With the backing of the National Institutes of Health, Spangler and her team use the body's natural resources—its cytokines, antibodies, antigens, and T cells—to fight infectious diseases and cancer, as well as to stop or reverse the development of autoimmune disorders like multiple sclerosis, type 1 diabetes, rheumatoid arthritis, and colitis.

But "a cloud of uncertainty" hangs over the research community now amid threats to NIH funding, says Spangler, an associate professor in the Department of Biomedical Engineering and the Department of Chemical & Biomolecular Engineering at Johns Hopkins University's Whiting School of Engineering and School of Medicine.

"The NIH cuts have created tremendous anxiety," she says of a recent announcement by NIH that it planned to curtail its funding support for research by capping reimbursements for essential expenses known as indirect costs. "Indirect costs help keep the lights on in our lab, while paying for the administrative support, technology, and equipment it takes to do our work."

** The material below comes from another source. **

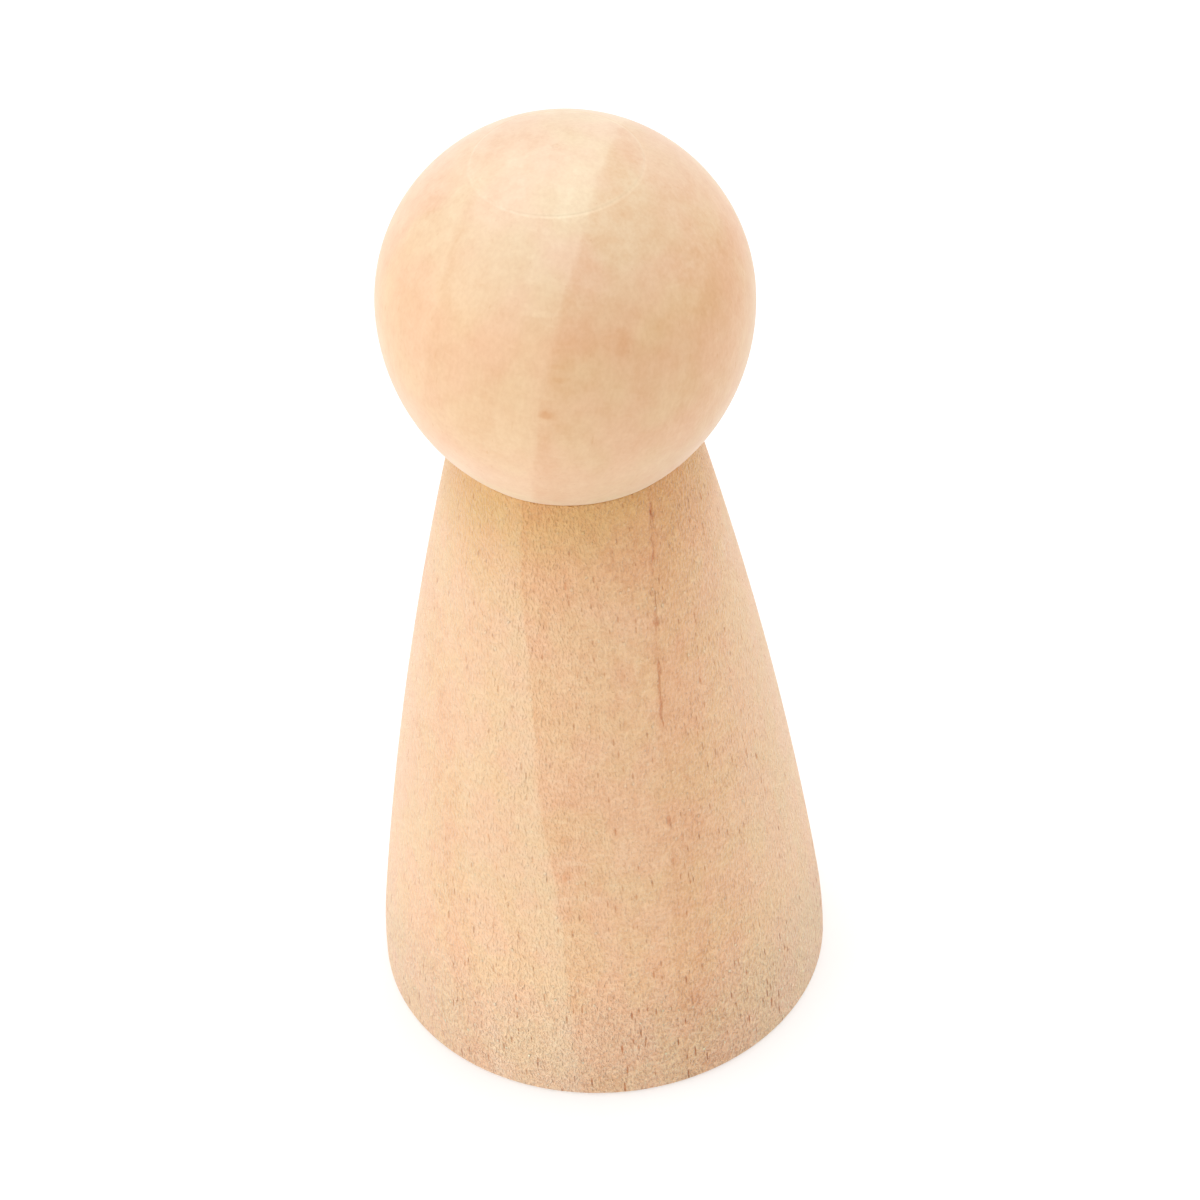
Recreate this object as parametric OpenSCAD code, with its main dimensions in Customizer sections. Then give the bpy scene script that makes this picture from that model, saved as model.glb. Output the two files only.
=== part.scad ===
// Turned wooden peg doll: a ball head pinned and glued to a tapered body.
// Origin at the centre of the base, +Z up the axis of the doll, millimetres.

/* [Body] */
// Height of the body, from its base to the seat of the head
body_height = 40.8; // [35:0.1:50]
// Diameter of the body at its widest, just above the base
base_diameter = 27; // [23:0.1:32]
// Diameter of the neck, where the body and the head meet
neck_diameter = 13.5; // [11:0.1:16]
// Radius of the long curve of the body's side
flank_radius = 315; // [250:1:400]
// Radius of the curve that draws the side in towards the base
skirt_radius = 34; // [27:0.5:42]
// Radius of the sanded edge round the base
base_edge_radius = 0.25; // [0.1:0.05:1]

/* [Head] */
// Diameter of the head at its widest
head_diameter = 20.64; // [17:0.02:24]
// Radius of the curve from the widest line down to the neck
chin_radius = 13.06; // [11:0.02:16]
// Radius of the curve over the crown
crown_radius = 10.42; // [9:0.02:12]
// Angle from the axis at which the crown's curve ends, in degrees
crown_angle = 42.7; // [35:0.1:50]
// Diameter of the turned ring round the crown
ring_diameter = 9.32; // [6:0.02:12]
// Radius of the tool mark that makes the ring
ring_tool_radius = 0.25; // [0.1:0.05:0.5]
// Depth of the ring below the crown
ring_depth = 0.04; // [0.02:0.01:0.08]
// Radius of the ball that marks the centre of the crown
centre_mark_radius = 0.4; // [0.2:0.05:0.8]
// Depth of the centre mark below the crown
centre_mark_depth = 0.06; // [0.02:0.01:0.1]

/* [Neck joint] */
// Diameter of the dowel pin
dowel_diameter = 6; // [4:0.1:8]
// Length of the dowel pin
dowel_length = 20; // [15:0.5:24]
// Length of the dowel pin that stands in the head
dowel_in_head = 9.5; // [7:0.5:12]
// Bevel at each end of the dowel pin
dowel_bevel = 0.6; // [0.2:0.1:1]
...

An award-winning scientist, Spangler and her team work at the forefront of immunoengineering, an emerging field that experts say is revolutionizing how complex diseases are treated. The lab uses an interdisciplinary approach at the interface of engineering, biology, and medicine to rewire the immune system in order to ward off disease. As Spangler puts it, "we use and manipulate molecules and proteins that exist in nature to reprogram aspects of our biology to intervene and reverse the disease process."

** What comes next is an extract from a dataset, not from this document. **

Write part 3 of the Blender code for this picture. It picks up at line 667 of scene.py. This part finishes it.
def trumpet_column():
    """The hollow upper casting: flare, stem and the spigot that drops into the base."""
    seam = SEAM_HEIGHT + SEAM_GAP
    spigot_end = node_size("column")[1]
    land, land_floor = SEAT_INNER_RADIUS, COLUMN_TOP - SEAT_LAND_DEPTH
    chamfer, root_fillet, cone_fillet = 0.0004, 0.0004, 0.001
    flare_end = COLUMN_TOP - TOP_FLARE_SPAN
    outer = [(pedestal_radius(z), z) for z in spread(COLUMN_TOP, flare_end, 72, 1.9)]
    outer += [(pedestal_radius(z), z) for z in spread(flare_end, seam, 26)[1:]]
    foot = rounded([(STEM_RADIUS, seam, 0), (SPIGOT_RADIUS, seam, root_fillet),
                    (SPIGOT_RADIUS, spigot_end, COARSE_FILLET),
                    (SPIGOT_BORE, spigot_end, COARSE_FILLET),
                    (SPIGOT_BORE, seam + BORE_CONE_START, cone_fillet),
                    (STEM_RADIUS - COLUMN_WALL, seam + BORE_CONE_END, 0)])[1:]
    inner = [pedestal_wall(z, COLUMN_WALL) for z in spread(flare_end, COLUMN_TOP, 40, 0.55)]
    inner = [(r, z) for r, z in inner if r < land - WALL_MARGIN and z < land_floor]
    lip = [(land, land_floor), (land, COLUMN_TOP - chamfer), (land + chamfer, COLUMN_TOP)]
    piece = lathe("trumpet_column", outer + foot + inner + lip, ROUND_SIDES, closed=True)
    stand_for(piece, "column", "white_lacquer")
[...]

Funded in large part by the NIH, the work of Spangler and her lab along with their many collaborators has led to dozens of breakthroughs and discoveries, including:

• Reprogramming regulatory T cells to suppress the immune system and stop the onset of inflammatory bowel disease and diabetes
• Engineering proteins to prevent tumors from developing and progressing in cancer patients
• Engineering chimeric antigen receptors to enable the body's natural killer (NK) cells to fight acute myeloid leukemia
• Devising a fast, inexpensive way to detect SARS-CoV-2 (COVID-19) antibodies with commercial blood glucose monitors

Funding support for graduate students is vital, as "they're the backbone of research across the country, doing the bulk of the work and making valuable contributions every day," Spangler says.

The consequences of losing NIH funding, she says, could be detrimental to the millions of people in the United States and around the world who suffer from immune-related diseases, such as cancer and autoimmune disorders. Cancer incidence continues to rise, and in the U.S. alone, approximately 50 million people live with one or more autoimmune diseases, with the numbers increasing at an alarming rate. For instance, the number of adults living with type 1 diabetes nearly doubled in the past 40 years, while rates of multiple sclerosis rose roughly 30% over the past decade.

"Research is the lifeblood of the advancement of society, allowing us to understand and navigate the world in which we live," Spangler says. "It's critical to understand the catastrophic consequences these cuts can bring, not just to [our lab] but to the health and advancement of humanity—and to the standing of the United States as a global leader in medical research and innovation.

"All of that is at stake."